Writers already known to the publishing market, such as Ana Maria Gonçalves, Elisa Lucinda, Helena Theodoro, Miriam Alves and Cristiane Sobral, besides Conceição Evaristo and Lia Vieira work hard for recognition in Brazil. They struggle against invisibility. For Lia Vieira, “academia, the media and marketing have a lot of responsibility in this. TV programs, for example, do not invite black writers.”

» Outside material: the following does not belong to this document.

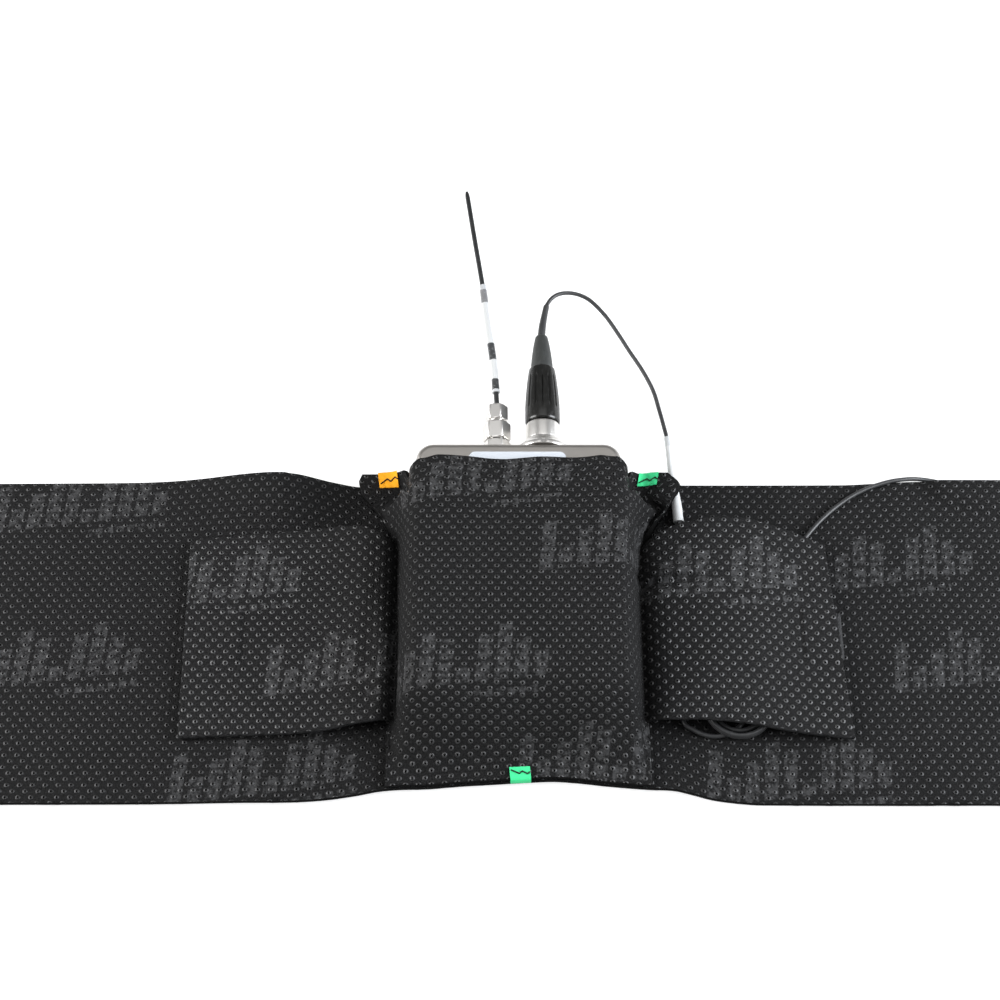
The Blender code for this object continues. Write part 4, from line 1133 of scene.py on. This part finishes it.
def corner_outline(half, low, high, radii, steps):
    """Outline of the case seen from the front, with its own radius at each corner."""
    corners = [(-half, low, 180), (half, low, 270), (half, high, 0), (-half, high, 90)]
    inward = [(1, 1), (-1, 1), (-1, -1), (1, -1)]
    points = []
    for (cx, cy, start), (sx, sy), radius in zip(corners, inward, radii):
        for k in range(steps + 1):
            angle = math.radians(start + 90 * k / steps)
            points.append(Vector((cx + sx * radius + radius * math.cos(angle),
                                  cy + sy * radius + radius * math.sin(angle))))
    return points


def build_case():
    """The housing: one milled tray, open at its back and lower end, with soft outer edges."""
    bm = bmesh.new()
    steps = 14

    def ring(inset, z, radii=(1.0, 1.0, 5.6, 5.6), low=CASE_LOW):
        shrunk = [max(r - inset, 0.25) for r in radii]
        return [bm.verts.new((PACK_X + p.x, p.y, z)) for p in
                corner_outline(CASE_HALF - inset, low + inset, CASE_HIGH - inset, shrunk, steps)]

    fillet = 1.9
    rings = [ring(0.35, CASE_BACK), ring(0.0, CASE_BACK + 0.35)]
    for k in range(10):
        angle = math.radians(90 * k / 9)
        rings.append(ring(fillet * (1 - math.cos(angle)), CASE_FRONT - fillet + fillet * math.sin(angle)))
    count = len(rings[0])
    join_rings(bm, rings)
    bm.faces.new(rings[-1])
    inner_back = ring(1.5, CASE_BACK, (0.5, 0.5, 4.6, 4.6))
    inner_front = ring(1.5, CASE_FRONT - 1.2, (0.5, 0.5, 4.6, 4.6))
    for a, b in ((rings[0], inner_back), (inner_back, inner_front)):
        for k in range(count):
            bm.faces.new((a[k], b[k], b[(k + 1) % count], a[(k + 1) % count]))
    bm.faces.new(reversed(inner_front))
    case = add_piece("case_housing", bm, "nickel", sharp_angle=40.0)
    cutters = [turned([(5.75, 40.0), (5.75, 70.0)], "Y", (AUDIO_X, 0, MID), 64),
               turned([(3.4, 40.0), (3.4, 70.0)], "Y", (ANTENNA_X, 0, MID), 48),
               turned([(1.45, 40.0), (1.45, 70.0)], "Y", (PACK_X + 17.8, 0, MID), 32),
               turned([(2.9, 40.0), (2.9, 70.0)], "Y", (PACK_X + 23.9, 0, MID), 48),
               box_bm((PACK_X - 26.6, PACK_X - 17.4), (50.0, 70.0), (MID - 1.9, MID + 1.9)),
               box_bm((PACK_X - 31.0, PACK_X + 31.0), (-25.0, -10.0), (-2.0, 18.8))]
    for number, cutter_bm in enumerate(cutters):
        cutter = add_piece(f"case_cutter_{number}", cutter_bm, "nickel", smooth=False)
        step = case.modifiers.new(f"cut_{number}", "BOOLEAN")
        step.operation = "DIFFERENCE"
        step.solver = "EXACT"
        step.object = cutter
        apply_modifier(case, step.name)
        bpy.data.objects.remove(cutter, do_unlink=True)
    stand_for(case, "case_body")
    label = bmesh.new()
    outline = [(p.x, p.y) for p in corner_outline(15.45, 28.0, 55.6, (2.0,) * 4, 10)]
    for z, inset in ((CASE_FRONT + 0.03, 0.0), (CASE_FRONT + 0.16, 0.0), (CASE_FRONT + 0.2, 0.06)):
        for x, y in outline:
            label.verts.new((x * (1 - inset / 15) - 1.25, y, z))
    label.verts.ensure_lookup_table()
    n = len(outline)
    for level in range(2):
        for k in range(n):
            a, b = level * n + k, level * n + (k + 1) % n
            label.faces.new([label.verts[i] for i in (a, b, b + n, a + n)])
    label.faces.new([label.verts[2 * n + k] for k in range(n)])
    label.faces.new([label.verts[k] for k in reversed(range(n))])
    stand_for(add_piece("case_label", label, "label"), "face_label")


def box_bm(x, y, z):
    bm = bmesh.new()
    bmesh.ops.create_cube(bm, size=1.0)
    bmesh.ops.scale(bm, verts=bm.verts, vec=(x[1] - x[0], y[1] - y[0], z[1] - z[0]))
    bmesh.ops.translate(bm, verts=bm.verts, vec=((x[0] + x[1]) / 2, (y[0] + y[1]) / 2, (z[0] + z[1]) / 2))
    return bm


def apply_modifier(item, name):
    with bpy.context.temp_override(object=item, active_object=item):
        bpy.ops.object.modifier_apply(modifier=name)


def threads(radius, start, end, pitch, depth=0.22):
    """Profile points of a ground thread."""
    points = []
    height = start
    while height + pitch <= end:
        points += [(radius, height), (radius, height + pitch * 0.3), (radius - depth, height + pitch * 0.6),
                   (radius - depth, height + pitch * 0.7)]
        height += pitch
    return points + [(radius - depth / 2, end)]


THREAD_PITCH = 0.7056                       # 1/4 inch, 36 threads an inch
COUPLING_NUT = 7.94                         # 5/16 inch across its flats


def build_connectors():
    audio, antenna = (AUDIO_X, 0, MID), (ANTENNA_X, 0, MID)
    ring = rounded([(5.8, 59.1), (8.5, 59.1), (8.5, 60.3), (8.1, 61.0), (6.9, 62.1), (6.1, 62.9),
                    (5.95, 63.5), (5.75, 63.5)], 0.3)
    jack = [(3.2, 47.0), (3.2, 58.8)] + threads(3.15, 59.0, 68.2, THREAD_PITCH)

    def slots(angle, height):
        return 1.0 - 0.05 * (max(0.0, math.cos(4 * angle)) ** 30) * ease(height, 59.2, 59.4)

    for node, body, name, bm in (
            ("socket_ring_nut", ROOT,
             "ring_nut_turned", turned(ring, "Y", audio, 128, section=True, flute=slots)),
            ("antenna_panel_nut", ROOT,
             "panel_nut_hex", hex_prism(8.0, ANTENNA_X, 59.1, 62.9, 20.0, 3.3, 0.35)),
            ("antenna_socket", ROOT,
             "antenna_jack_threaded", turned(jack, "Y", antenna, 64)),
            ("antenna_coupling_nut", "coupling_nut",
             "coupling_nut_hex", hex_prism(COUPLING_NUT, ANTENNA_X, 63.6, 69.9, 22.0, 3.25, 0.55)),
            ("antenna_ferrule", "antenna",
             "ferrule_hex", hex_prism(6.4, ANTENNA_X, 71.0, 76.4, 19.0, 0.9, 0.5))):
        stand_for(add_piece(name, bm, "plated"), node, body)
    neck = rounded([(2.6, 69.95), (3.1, 70.0), (3.1, 70.4), (2.5, 70.6), (2.5, 71.0)], 0.1)
    collar = add_piece("ferrule_collar", turned(neck, "Y", antenna, 64), "plated")
    extra(collar, "antenna")


def build_antenna():
    route = smooth_route([(-7.8, 75.8, 11.5)] + WHIP, 1.2)
    radii = [0.82] * len(route)
    radii[-1], radii[-2] = 0.45, 0.72
    stand_for(swept_tube("whip_rubber_rod", route, radii, "whip", 24), "antenna_whip",
              "antenna")
    sleeve_route = [p for p in smooth_route(WHIP, 0.5) if 81.5 < p.y < 123.9]
    radii = [1.26 + 0.05 * ripple(p.y, 0, 4.0, 1.0) for p in sleeve_route]
    stand_for(swept_tube("whip_marker_tube", sleeve_route, radii, "whip_marker", 28), "antenna_label_sleeve",
              "antenna")


def build_plug():
    axis = (AUDIO_X, 0, MID)
    barrel = rounded([(4.6, 54.0), (4.6, 63.1), (5.5, 63.2), (5.55, 64.0), (5.55, 69.2), (5.2, 69.7),
                      (4.0, 69.8)], 0.2)
    stand_for(add_piece("plug_barrel_turned", turned(barrel, "Y", axis, 128), "plated"), "plug_barrel")

    def flutes(angle, height):
        reach = ease(height, 74.0, 76.5) * (1 - ease(height, 85.5, 88.6))
        groove = max(0.0, math.cos(14 * angle)) ** 5
        return 1.0 - 0.065 * reach * groove

    outline = rounded([(3.9, 70.0), (5.4, 70.0), (5.7, 70.6), (5.75, 73.0)], 0.3)
    waist = [(73.0, 5.75), (76.0, 5.68), (80.0, 5.46), (84.0, 5.12), (87.5, 4.74), (89.4, 4.5)]
    outline += [(between_smooth(73.5 + 0.5 * k, waist), 73.5 + 0.5 * k) for k in range(32)]
    outline += rounded([(4.45, 89.7), (4.3, 90.4), (4.0, 90.7), (3.3, 90.7)], 0.25)
    stand_for(add_piece("plug_sleeve_fluted", turned(outline, "Y", axis, 196, flute=flutes), "black_plastic"),
              "plug_sleeve")
    boot = rounded([(3.6, 90.0), (3.7, 90.9), (3.6, 92.6), (3.2, 96.5), (2.7, 100.0), (2.2, 102.6),
                    (1.98, 103.3), (1.3, 103.7)], 0.5)
    stand_for(add_piece("plug_boot_moulded", turned(boot, "Y", axis, 64), "boot"), "plug_boot")
    relief = smooth_route([(7.1, 102.6, MID), (7.25, 105.0, MID), (7.65, 108.5, MID), (8.3, 112.2, MID),
                           (9.0, 115.8, MID)], 0.6)
    radii = [1.28 - 0.28 * ease(p.y, 104.0, 116.0) for p in relief]
    radii[-1] = 0.85
    stand_for(swept_tube("strain_relief_sleeve", relief, radii, "jacket", 28), "strain_relief_tube")


def finish_cad_nodes():
    """Inner and small CAD nodes keep their shape and take a procedural material."""
    choice = {
        "nickel": ("rear_cover", "battery_door"),
        "plated": ("cover_screw_1", "cover_screw_2", "cover_screw_3", "door_hinge_pin", "radio_shield_can",
                   "audio_socket", "plug_latch_button"),
        "black_plastic": ("battery_divider", "socket_insulator", "power_switch_knob", "gain_potentiometer",
                          "gain_knob", "plug_insert"),
        "board": ("terminal_board", "main_board"),
        "cell": ("battery_left", "battery_right"),
        "brass": ("door_contact_bridge", "door_contact_spring", "terminal_spring"),
        "lens": ("power_led_lens",),
    }
    for name, nodes in choice.items():
        for node in nodes:
            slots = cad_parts[node].material_slots
            for number in range(len(slots)):
                slots[number].material = material(name)


def main():
    set_camera()
    make_materials()
    grey, white, streak = (0.03, 0.032, 0.034), (0.52, 0.53, 0.53), (0.16, 0.16, 0.165)
    MATERIALS["whip_marker"] = banded_sleeve("whip_marker_print", [
        (0.0, (0.44, 0.45, 0.46)), (0.02, grey), (0.115, white), (0.29, grey), (0.445, white),
        (0.825, streak), (0.95, (0.42, 0.43, 0.44))])
    MATERIALS["marker"] = banded_sleeve("cord_marker_print", [
        (0.0, (0.44, 0.455, 0.46)), (0.12, (0.52, 0.53, 0.53)), (0.13, (0.54, 0.55, 0.55))],
        (0.46, 0.48, 0.49))
    set_lights()
    set_floor()
    build_cord()
    build_band()
    build_pouch()
    build_flap(-1, "left_flap", "left_pocket_gusset", "left_flap_cloth")
    build_flap(1, "right_flap", "right_pocket_gusset", "right_flap_cloth")
    build_tapes()
    build_tags()
    build_case()
    build_connectors()
    build_antenna()
    build_plug()
    finish_cad_nodes()


main()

Whoever is starting to venture on the same path already recognizes the difficulties. Clarissa Lima has just published her first book, Cor de Pele: valorizando as diferenças para as oportunidades serem iguais (Skin Color: valuing differences for the opportunities to be equal), and summarizes the obstacles to the black writer. “When we come to the ethnic-racial theme, woman, young, black, having never published and sold anything, it’s very complicated,” she laments.
Difficulty, complication, and overcoming obstacles are the raw material of Afro-Brazilian literature. “Our text has this transversality. From where I came from and where I’m going. But always with the look of hope.”
Bravo, Lia Vieira!
Some suggested readings
Conceição Evaristo: Poncia Vicencio, Becos da memória and Olhos d´água.
Lia Vieira: Eu, mulher, Chica da Silva and Só as mulheres sangram.
Carolina Maria de Jesus: Quarto de despejo.
Ana Maria Gonçalves: Um defeito de cor.
Elisa Lucinda: A fúria da beleza, Parem de falar mal da rotina.
Esmeralda Ribeiro: Malungos e Milongas.
Helena Theodoro: Os ibejis e o carnaval, Mito e espiritualidade – mulheres negras.
Miriam Alves: Mulher Mat(r)iz.
Cristiane Sobral: Não vou mais lavar os pratos
Lívia Natália: Preciosa
Nina Silva: InCorPoros – Nuances de Libido
Íris Amâncio: África para crianças
Clarissa Lima: Cor de Pele: valorizando as diferenças para as oportunidades serem iguais
Toni Morrison: O olho mais azul, Song of Solomon and Amada.